Based on historical events during the 1880s, the musical originally premiered in 1996 and was acclaimed during a continuous 12-year run at Chicago's Bailiwick Repertory Theatre. Directed at the Civic by Scott Doughty, the stage version's ship is christened the Molly Doone, but the historical tale took place aboard a vessel of a different name, the Rouse Simmons. During its wintertime break from transporting lumber across the expansive Great Lakes, the schooner transported Christmas trees. As The Christmas Schooner depicts, the ship's captain Peter Stossel (played here by Bryan Agee) and crew risked their lives each December to bring evergreens from remote Michigan forests across Lake Michigan's frigid waters to homesick German immigrants in industrial-era Chicago.

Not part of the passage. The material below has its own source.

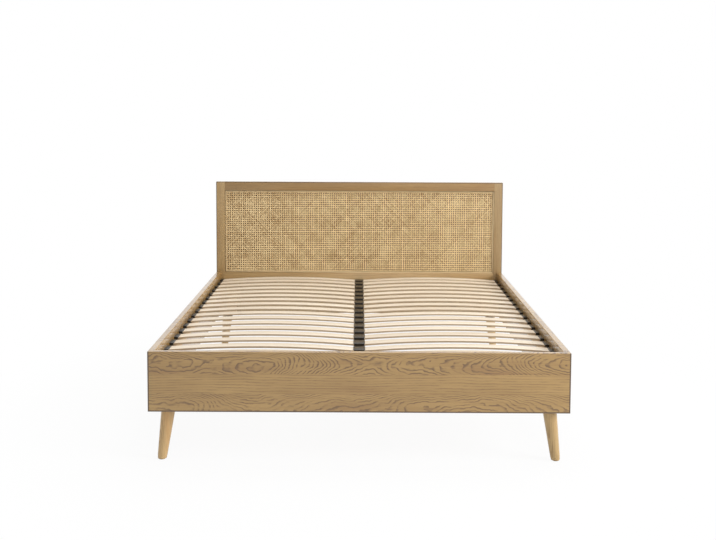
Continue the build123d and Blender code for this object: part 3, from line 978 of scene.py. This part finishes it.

Known as "The Christmas Tree Ship," the real-life schooner and its crew eventually met their demise in a violent storm off the coast of Wisconsin. No spoiler here, but the play handles this historical fact a little differently.
As tedious as the plot may be — trudging through several years of passing time that does little else but confuse — it does lightly explore some deep emotions and human traits: cultural identity, the importance of family and the spirit of generosity.
The musical's original songs are forgettable, but the cast does its best to present the story at hand.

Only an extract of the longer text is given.